Friday, May 29, 2009

"Local (Seattle) Hispanic judge explains Sotomayor's comments"

seattlepi.com:
With this week's nomination of Judge Sonia Sotomayor to the U.S. Supreme Court and a debate swirling around the relevance of her background to the bench, United State District Court Judge Ricardo Martinez figured he might get a few calls from local media.

Martinez is the Northwest's first Hispanic federal judge and the first Latino district judge in Washington state's history.

And yes, he said. That matters.
"We talk about how justice should be blind, and I think so, yes, absolutely. But every person that shows up in a courtroom should be able to see themselves reflected in the person up there making these calls," he said.

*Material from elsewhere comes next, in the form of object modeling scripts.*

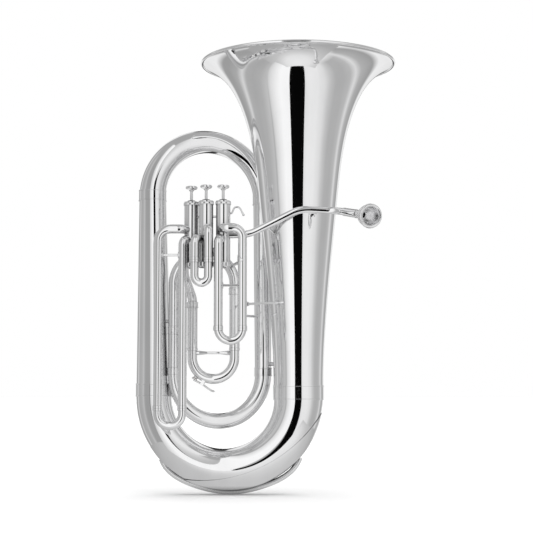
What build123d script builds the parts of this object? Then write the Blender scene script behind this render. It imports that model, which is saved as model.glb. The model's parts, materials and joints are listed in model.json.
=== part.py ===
from build123d import *
import os
from math import cos, pi, sin

# A three-valve, top-action E-flat tuba standing upright, bell up.
# Row frame, millimetres: +Z up, -Y toward the player's side with the valves,
# origin at the lowest point of the rib under the bottom bow.

os.makedirs("parts", exist_ok=True)

# ---- Driving dimensions: the main bugle -------------------------------------
BELL_X = 128.0
BELL_RIM_RADIUS = 185.5
BELL_HEIGHT = 817.0
BELL_JOINT_Z = 189.0
BELL_SEAMS = (440.0, 690.0)
BELL_WALL = 0.9
BELL_OUTLINE = [(46.5, 203), (50, 299), (60, 420), (70.6, 522), (77.8, 591),
                (90.3, 670), (111, 736), (144, 788), (181.2, 812.8)]
BEAD_RADIUS = 2.6
RIM_WIRE_RADIUS = 1.7
RIM_LAND_CUT = 0.2

BOW_CENTRE = Vector(-7.5, 0, 182)
BOW_BEND = 135.5
BOW_BIG_RADIUS = 46.5
BOW_SMALL_RADIUS = 33.0
BOW_TAPER_POWER = 1.35
BOW_WALL = 0.9

BRANCH_FOOT = Vector(-143, 0, 194)
BRANCH_TOP = Vector(-148, 0, 561)
BRANCH_TOP_RADIUS = 25.2

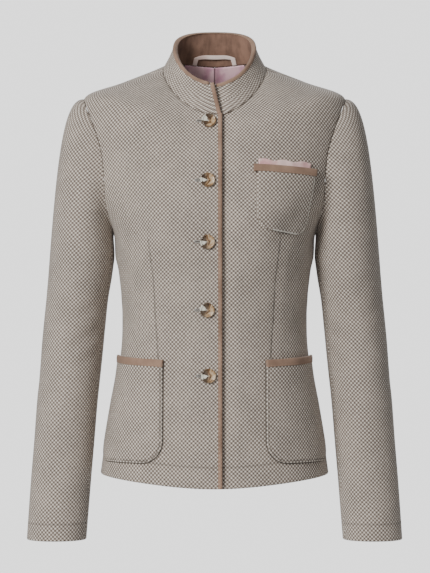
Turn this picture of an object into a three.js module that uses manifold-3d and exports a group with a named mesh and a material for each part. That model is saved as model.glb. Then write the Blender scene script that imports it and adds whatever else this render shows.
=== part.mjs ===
// Wool tweed blazer with a stand collar, kept in the hollow form that it has when it is worn.
// Millimetres. +Z is up, the front looks towards -Y and the wearer's left is +X.
// The origin is the middle of the neck, at the height where the shoulders carry the jacket.

import * as THREE from 'three';
import Module from 'manifold-3d';

const wasm = await Module();
wasm.setup();

// Thicknesses and clearances
const TWEED = 2.0;
const SUEDE = 1.0;
const FACING = 1.5;
const SATIN = 1.0;
const SEAM = 0.3;
const FOLD_ROOM = 0.6; // between a wall and the legs of the binding folded over it
const LYING = 0.9; // under a piece that lies on a curved panel

const DEGREE = Math.PI / 180;

function table(columns, rows) {
  return rows.map((row) => Object.fromEntries(columns.map((name, i) => [name, row[i]])));
}

// Rings round the body, from the hem to the neck seam. Station is the distance up the cloth.
// Each ring has its height at the side, front and back, its half width, its depths and its squareness.
const RING = ['station', 'sideZ', 'frontZ', 'backZ', 'half', 'front', 'back', 'square'];
const BODY_RINGS = table(RING, [
  [0, -581, -596, -594, 165, 126, 124, 2.3], // hem
  [46, -535, -545, -543, 158.5, 122, 121, 2.3], // seat
  [104, -477, -483, -482, 148.5, 116, 114, 2.3], // hip
  [147, -434, -437, -436, 139.5, 111, 104, 2.3], // high hip
  [196, -385, -386, -385, 134, 108, 97, 2.25], // waist
  [249, -332, -332, -330, 135, 110, 98, 2.25], // midriff
  [292, -289, -287, -283, 139, 114, 103, 2.3], // under the bust
  [310, -271, -268.5, -264.5, 142.6, 115.5, 105, 2.32], // below the underarm
  [345, -236, -232, -228, 145, 117, 108, 2.35], // underarm
  [394, -187, -184, -180, 168, 112, 110, 2.4], // chest
  [451, -128, -134, -130, 181, 101, 108, 2.4], // upper chest
  [515, -40, -104, -76, 189, 87, 95, 2.2], // shoulder point
  [545, -17, -86, -28, 133, 79, 80, 2.1], // middle of the shoulder seam
  [575, 2, -68, 12, 75, 72, 60, 2.05], // neck seam
]);
const UNDERARM = 345;
const SHOULDER_POINT = 515;
const NECK_SEAM = 575;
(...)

"If you're born to a very well to do family, go to private school your whole life, go through law school, Yale, you graduate, you come out, become a judge -- it doesn't gonna mean you're going to be a bad judge. But do you truly understand what it's like to put yourself to school? To have to work two jobs?"

Martinez moved to the United States from Mexico at 5 years old. His parents picked cotton on a Texas ranch before they moved to Washington state, where he became the first person in his family to graduate from high school, then college at the University of Washington. In 1980, he got his law degree at the UW School of Law. Twenty-four years later, he was confirmed to the U.S. District Court for Western Washington.

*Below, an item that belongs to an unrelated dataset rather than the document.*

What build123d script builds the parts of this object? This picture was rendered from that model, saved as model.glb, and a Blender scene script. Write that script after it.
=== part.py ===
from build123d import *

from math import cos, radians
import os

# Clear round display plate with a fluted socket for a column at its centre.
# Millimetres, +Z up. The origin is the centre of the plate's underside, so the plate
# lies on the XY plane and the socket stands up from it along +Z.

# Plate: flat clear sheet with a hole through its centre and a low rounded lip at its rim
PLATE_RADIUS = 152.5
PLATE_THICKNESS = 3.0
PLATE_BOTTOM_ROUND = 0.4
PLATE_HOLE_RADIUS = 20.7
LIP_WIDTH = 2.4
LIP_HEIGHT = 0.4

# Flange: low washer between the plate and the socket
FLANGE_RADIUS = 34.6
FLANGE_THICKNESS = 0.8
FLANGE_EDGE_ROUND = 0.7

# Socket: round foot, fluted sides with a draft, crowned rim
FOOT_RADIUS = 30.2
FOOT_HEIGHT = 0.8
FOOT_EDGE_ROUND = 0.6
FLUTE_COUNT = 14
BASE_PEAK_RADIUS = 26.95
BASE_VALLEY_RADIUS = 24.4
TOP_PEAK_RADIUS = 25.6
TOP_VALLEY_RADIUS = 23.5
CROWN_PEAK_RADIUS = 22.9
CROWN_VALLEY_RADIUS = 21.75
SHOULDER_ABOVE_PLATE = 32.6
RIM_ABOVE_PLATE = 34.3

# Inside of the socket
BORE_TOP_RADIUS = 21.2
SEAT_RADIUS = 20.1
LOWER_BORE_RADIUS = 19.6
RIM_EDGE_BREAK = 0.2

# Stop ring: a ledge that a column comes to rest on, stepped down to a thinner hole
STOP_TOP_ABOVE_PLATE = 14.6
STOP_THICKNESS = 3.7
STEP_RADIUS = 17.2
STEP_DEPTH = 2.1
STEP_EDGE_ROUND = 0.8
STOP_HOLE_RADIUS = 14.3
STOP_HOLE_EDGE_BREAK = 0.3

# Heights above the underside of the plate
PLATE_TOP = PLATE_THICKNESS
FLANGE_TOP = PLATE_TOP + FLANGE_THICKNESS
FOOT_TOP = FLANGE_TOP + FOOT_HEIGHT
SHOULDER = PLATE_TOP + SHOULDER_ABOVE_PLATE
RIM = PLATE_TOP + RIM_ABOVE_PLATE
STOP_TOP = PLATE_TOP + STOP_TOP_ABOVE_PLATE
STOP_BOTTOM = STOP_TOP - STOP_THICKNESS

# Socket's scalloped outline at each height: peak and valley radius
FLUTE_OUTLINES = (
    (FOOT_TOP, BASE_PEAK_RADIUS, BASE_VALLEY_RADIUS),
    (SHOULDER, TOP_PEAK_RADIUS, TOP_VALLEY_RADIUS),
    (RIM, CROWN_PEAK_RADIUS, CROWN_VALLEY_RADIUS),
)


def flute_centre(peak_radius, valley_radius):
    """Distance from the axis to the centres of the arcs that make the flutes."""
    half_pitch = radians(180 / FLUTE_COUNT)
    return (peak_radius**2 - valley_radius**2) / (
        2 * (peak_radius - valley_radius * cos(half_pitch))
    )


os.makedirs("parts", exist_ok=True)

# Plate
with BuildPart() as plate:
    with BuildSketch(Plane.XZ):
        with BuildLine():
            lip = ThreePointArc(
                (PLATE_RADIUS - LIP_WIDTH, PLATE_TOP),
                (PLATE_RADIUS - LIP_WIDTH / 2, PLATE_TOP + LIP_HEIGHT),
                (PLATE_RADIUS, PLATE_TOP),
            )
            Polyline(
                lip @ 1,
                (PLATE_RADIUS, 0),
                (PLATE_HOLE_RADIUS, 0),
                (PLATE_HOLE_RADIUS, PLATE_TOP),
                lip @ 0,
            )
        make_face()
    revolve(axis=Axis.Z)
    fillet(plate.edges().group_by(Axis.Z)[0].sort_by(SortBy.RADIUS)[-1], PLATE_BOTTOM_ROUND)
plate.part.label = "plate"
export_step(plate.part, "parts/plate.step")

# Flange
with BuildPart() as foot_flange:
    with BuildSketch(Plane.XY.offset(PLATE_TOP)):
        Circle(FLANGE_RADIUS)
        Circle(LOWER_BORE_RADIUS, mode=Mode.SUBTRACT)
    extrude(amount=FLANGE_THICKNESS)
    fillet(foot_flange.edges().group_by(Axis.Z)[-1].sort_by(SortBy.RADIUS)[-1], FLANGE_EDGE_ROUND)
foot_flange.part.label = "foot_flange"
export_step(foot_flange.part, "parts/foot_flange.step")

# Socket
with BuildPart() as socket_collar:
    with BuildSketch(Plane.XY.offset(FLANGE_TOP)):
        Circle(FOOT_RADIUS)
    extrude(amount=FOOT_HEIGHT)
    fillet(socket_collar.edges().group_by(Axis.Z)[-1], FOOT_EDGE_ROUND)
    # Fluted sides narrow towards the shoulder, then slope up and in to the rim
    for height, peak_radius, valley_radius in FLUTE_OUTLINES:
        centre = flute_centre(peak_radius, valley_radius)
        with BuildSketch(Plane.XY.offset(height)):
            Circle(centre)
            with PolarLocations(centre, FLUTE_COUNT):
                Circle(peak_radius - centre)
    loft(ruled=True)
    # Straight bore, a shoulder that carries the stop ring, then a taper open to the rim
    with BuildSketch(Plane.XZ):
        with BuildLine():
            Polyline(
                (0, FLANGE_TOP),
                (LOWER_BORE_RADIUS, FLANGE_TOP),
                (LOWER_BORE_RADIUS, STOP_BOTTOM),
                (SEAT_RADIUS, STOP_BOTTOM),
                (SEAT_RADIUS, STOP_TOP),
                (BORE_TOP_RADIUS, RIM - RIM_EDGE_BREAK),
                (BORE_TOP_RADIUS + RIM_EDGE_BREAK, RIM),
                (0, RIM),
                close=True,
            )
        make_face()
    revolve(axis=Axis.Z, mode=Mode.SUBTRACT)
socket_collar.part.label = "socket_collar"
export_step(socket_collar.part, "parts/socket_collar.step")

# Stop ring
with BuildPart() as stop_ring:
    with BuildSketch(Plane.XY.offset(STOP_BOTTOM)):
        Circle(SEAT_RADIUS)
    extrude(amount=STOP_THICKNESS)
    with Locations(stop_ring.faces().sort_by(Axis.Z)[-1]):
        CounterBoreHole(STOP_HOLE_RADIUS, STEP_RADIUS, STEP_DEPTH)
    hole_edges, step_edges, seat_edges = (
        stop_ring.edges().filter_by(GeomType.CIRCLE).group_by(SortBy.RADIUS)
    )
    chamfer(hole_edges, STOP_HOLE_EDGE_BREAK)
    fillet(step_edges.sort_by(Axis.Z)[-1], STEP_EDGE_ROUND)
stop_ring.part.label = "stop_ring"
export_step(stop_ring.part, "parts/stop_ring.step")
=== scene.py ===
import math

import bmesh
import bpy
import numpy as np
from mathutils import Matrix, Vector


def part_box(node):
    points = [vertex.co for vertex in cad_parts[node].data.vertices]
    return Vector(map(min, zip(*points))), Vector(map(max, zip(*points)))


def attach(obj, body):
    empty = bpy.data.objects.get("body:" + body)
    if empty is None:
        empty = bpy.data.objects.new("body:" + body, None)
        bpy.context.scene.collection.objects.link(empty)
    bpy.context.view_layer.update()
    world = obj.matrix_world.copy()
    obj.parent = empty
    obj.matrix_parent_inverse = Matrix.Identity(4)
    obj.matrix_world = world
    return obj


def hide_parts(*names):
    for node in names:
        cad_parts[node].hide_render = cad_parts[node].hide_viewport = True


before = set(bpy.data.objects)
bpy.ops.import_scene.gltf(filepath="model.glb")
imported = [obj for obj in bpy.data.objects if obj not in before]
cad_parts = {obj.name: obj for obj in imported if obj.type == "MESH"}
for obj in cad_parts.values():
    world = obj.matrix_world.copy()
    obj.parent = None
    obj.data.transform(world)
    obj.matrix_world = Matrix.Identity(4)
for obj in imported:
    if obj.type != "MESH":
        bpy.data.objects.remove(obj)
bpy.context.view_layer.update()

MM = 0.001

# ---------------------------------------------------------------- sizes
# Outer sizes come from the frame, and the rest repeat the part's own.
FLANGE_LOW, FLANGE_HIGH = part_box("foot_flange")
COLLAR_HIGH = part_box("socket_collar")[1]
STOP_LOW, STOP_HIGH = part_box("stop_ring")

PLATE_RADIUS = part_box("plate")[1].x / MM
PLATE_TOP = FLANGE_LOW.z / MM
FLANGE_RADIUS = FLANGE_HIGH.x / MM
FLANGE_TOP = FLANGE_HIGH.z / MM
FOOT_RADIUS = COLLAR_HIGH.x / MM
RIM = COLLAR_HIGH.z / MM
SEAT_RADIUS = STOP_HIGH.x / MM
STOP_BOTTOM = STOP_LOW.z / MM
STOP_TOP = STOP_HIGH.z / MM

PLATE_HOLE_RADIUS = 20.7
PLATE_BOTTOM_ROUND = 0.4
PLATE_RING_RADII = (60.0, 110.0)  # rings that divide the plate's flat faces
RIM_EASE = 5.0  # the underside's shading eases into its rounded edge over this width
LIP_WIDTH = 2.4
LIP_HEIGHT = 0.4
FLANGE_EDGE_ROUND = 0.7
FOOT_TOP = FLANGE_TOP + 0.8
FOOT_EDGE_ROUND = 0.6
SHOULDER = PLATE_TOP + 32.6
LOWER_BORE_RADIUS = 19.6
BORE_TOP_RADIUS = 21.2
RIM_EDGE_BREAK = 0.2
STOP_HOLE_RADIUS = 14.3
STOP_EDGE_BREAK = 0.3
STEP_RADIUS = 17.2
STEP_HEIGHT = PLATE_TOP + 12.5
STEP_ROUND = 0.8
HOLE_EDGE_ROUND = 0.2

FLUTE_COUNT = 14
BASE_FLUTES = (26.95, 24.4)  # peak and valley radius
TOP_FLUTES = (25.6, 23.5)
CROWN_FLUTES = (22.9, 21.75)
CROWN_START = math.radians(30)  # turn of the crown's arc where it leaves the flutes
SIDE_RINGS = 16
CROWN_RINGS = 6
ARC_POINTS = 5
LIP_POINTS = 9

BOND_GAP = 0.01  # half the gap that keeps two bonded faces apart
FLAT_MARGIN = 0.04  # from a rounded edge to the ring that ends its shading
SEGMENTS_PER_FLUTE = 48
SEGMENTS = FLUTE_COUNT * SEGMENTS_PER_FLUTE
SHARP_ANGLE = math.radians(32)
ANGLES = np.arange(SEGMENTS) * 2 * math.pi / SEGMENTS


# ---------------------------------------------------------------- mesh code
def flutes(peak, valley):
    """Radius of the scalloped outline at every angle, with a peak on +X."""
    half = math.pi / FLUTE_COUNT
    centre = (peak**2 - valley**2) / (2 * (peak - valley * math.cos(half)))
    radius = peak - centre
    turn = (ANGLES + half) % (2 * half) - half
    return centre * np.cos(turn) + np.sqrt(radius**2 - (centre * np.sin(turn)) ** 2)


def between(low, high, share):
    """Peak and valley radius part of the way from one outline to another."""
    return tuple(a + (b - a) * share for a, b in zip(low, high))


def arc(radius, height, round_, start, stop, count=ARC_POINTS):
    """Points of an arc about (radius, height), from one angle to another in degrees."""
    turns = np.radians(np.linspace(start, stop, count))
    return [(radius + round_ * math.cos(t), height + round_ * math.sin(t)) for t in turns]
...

Like Sotomayor, Martinez has had to answer questions about how his background might impact his decisions. He understands why it's an issue with those scrutinizing Sotomayor, but objects to the "inflammatory partisanship" he said has already flooded the debate over her suitability with dishonest arguments and shallow opinions.

As for the much-cited 2001 speech in which Sotomayor said a "wise Latina woman with the richness of her experience would more often than not reach a better conclusion than a white male who hasn't lived that life" -- a comment that has become a target for her critics -- Martinez thinks it's been badly misinterpreted.

"I think what people are missing is, I don't think she was saying that from racist perspective. I think she was saying it from an 'I understand what you've gone through' perspective," he said.

"Wouldn't you want your judge to have some understanding of what it is that you've gone through when he or she makes the final decision that's going to impact you tremendously?"

But what some call understanding others suspect is bias, a perception that can put judges of diverse backgrounds on the stand, so to speak, to defend their integrity.

Martinez said he's been there.

"Someone once asked me, as a Hispanic judge, was I going to go easier on Hispanics? I found that very offensive," he said.

"I said no, and not only that -- I don't think a defendant standing in front of me would think that. I do think that what that person standing in front of me would think is that I'd be more fair."

Martinez said he's met every Supreme Court Justice except for Clarence Thomas. Sotomayor, he said, is well qualified to join them, with a respectable record and a stellar educational background that leaves "nothing to complain about."

He also likes the fact that she's been a district court judge. Of the nine justices currently serving on the U.S. Supreme Court, only David Souter, the justice Sotomayor would replace, has that experience.
Martinez said he looks forward to a lively confirmation hearing.

"This partisan bickering -- I hope that that is kept to a minimum and you really are looking at the qualifications of the individual," he said.

"Ultimately all we want is someone who is going to make this country better."